The first anyone with the city knew there was a fire was at 1:03 a.m., when a burglar alarm shorted out, alerting police. They responded, and called for firefighters, who showed up at 1:17 a.m. Nobody entered the building until 1:23 a.m.

The old, rough-cut, 2-by-8-inch floor joists would be expected to burn through in 18.1 minutes for a standard fire — and faster in a gasoline-fueled fire with wind blowing behind it, he said.

When Wolterman went inside, “he didn’t take two steps in there,” Mercer said. “It wasn’t almost burnt through. It was burnt through. He immediately fell into the basement.”

Another error was that in the darkness, firefighters failed to recognize that there was “smoke that is so thick and dense that you can’t see past it” when they arrived. That thick smoke was an indication of arson, for which people have been convicted and are serving time.

“They should recognize that it’s something different,” he said. “And if they didn’t see it in the middle of the night, and it’s strong-blowing wind, I get all that.”

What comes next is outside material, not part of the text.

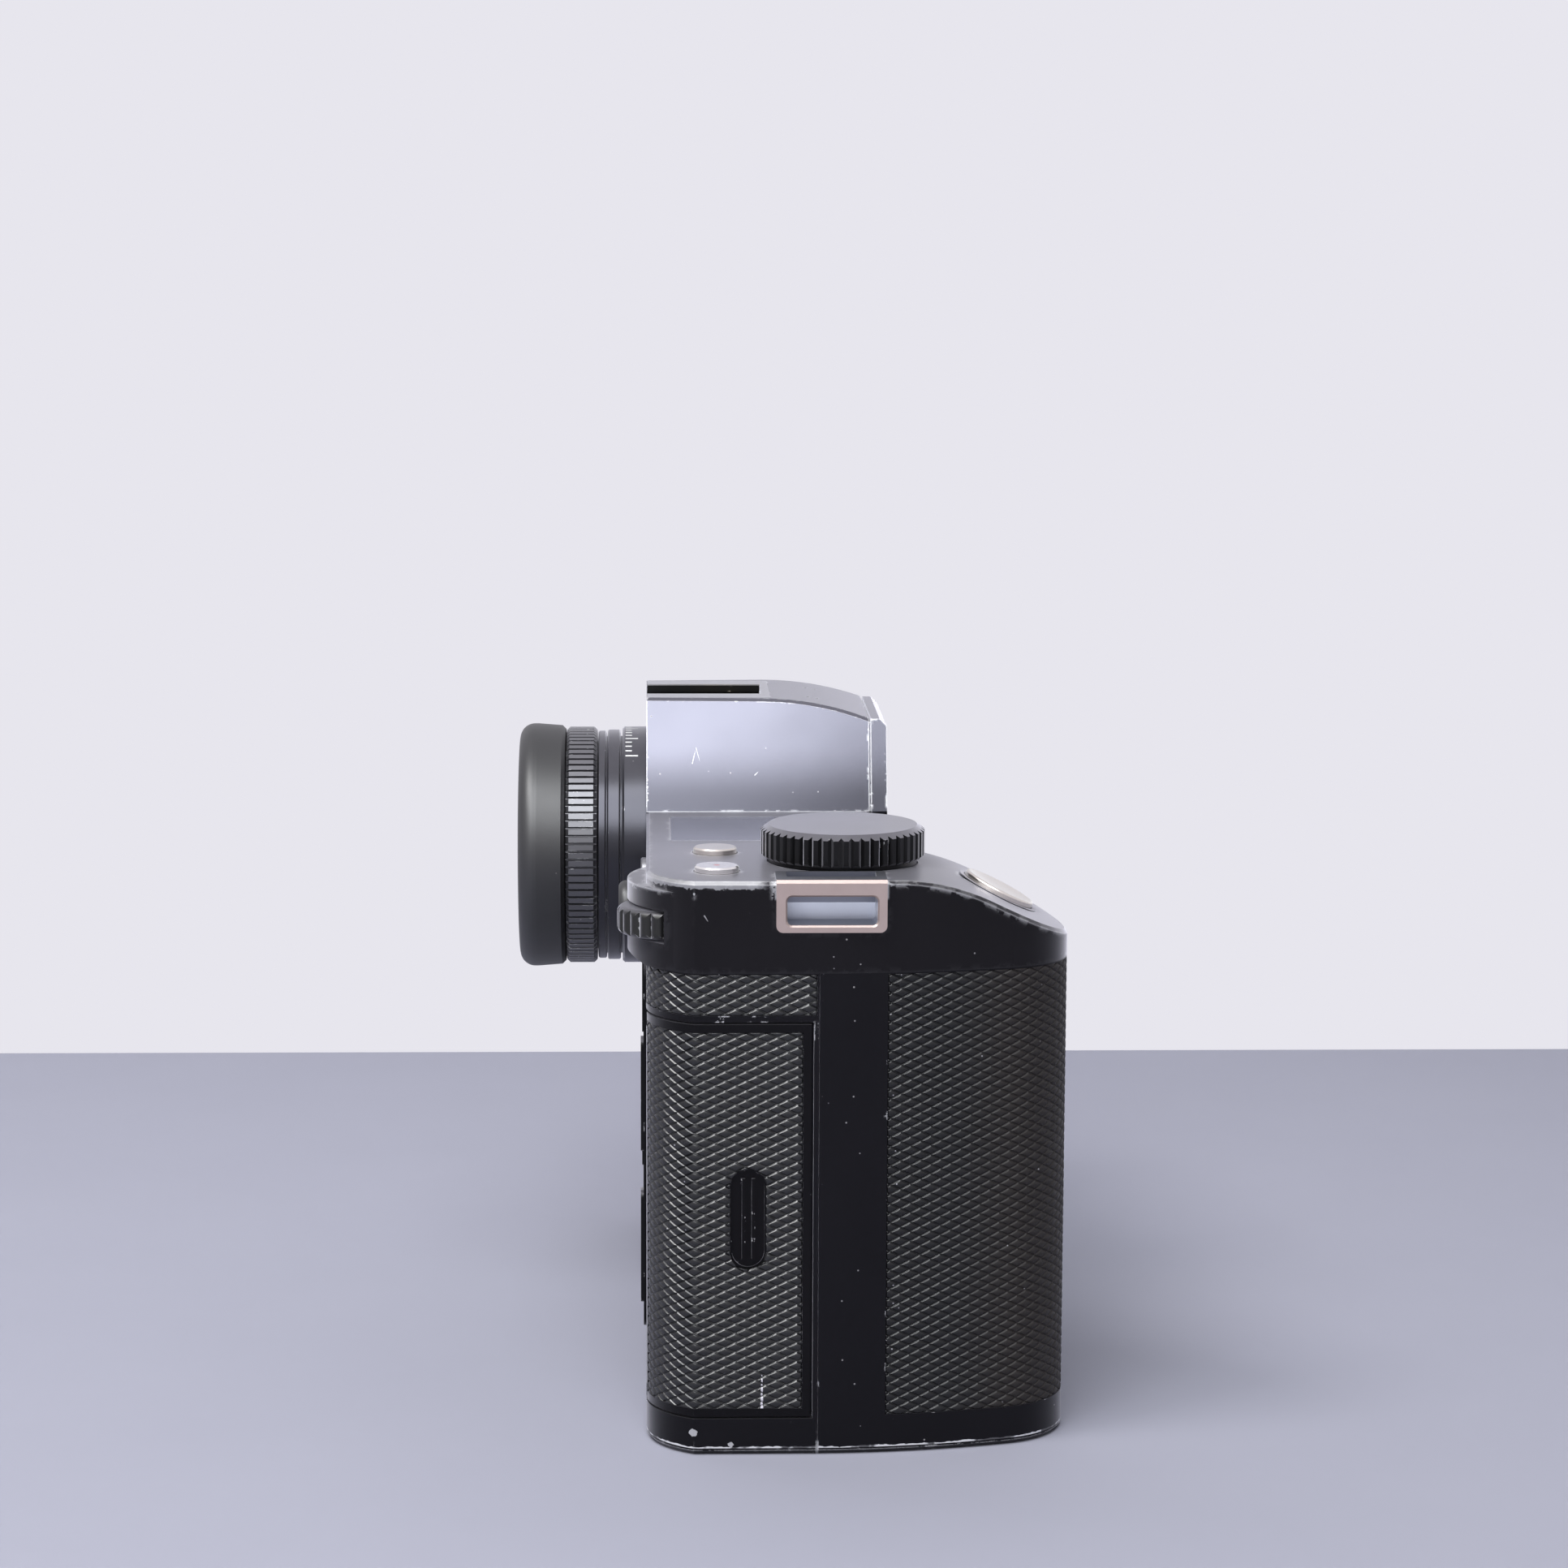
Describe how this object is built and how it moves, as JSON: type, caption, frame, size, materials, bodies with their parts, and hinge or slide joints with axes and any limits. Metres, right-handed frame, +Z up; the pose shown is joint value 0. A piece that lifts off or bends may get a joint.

The city’s report noted that in nearly four years before Wolterman’s death, firefighters had between zero and two hours per year on strategies and tactics training, and between zero and one hour per year on fire-behavior training, which the report described as “very little.”

Perhaps the biggest factor was the fire was caused by arson.

“The fire was intentionally set in the basement, underneath unprotected floor joists, with the intent to do as much damage to that house as possible,” Mercer said.

“We talk about locating the fire, making sure nobody’s working above it. That duty is assigned to every company officer, when they get to the fire, to do a size-up of the building and a 360-degree survey of it. That was not done well by our first-arriving officer.”

With the strong wind blowing from behind the building, one would expect smoke to be coming from basement doors, “and there was none,” Mercer said. “There was no staining on the siding above it.”

Also, the fire had burned so quickly but had run out of oxygen, so although the floor joists were about 2,000 degrees and sparking, there was no glow from them, he said.

“He wasn’t lazy about it,” Mercer said of the officer.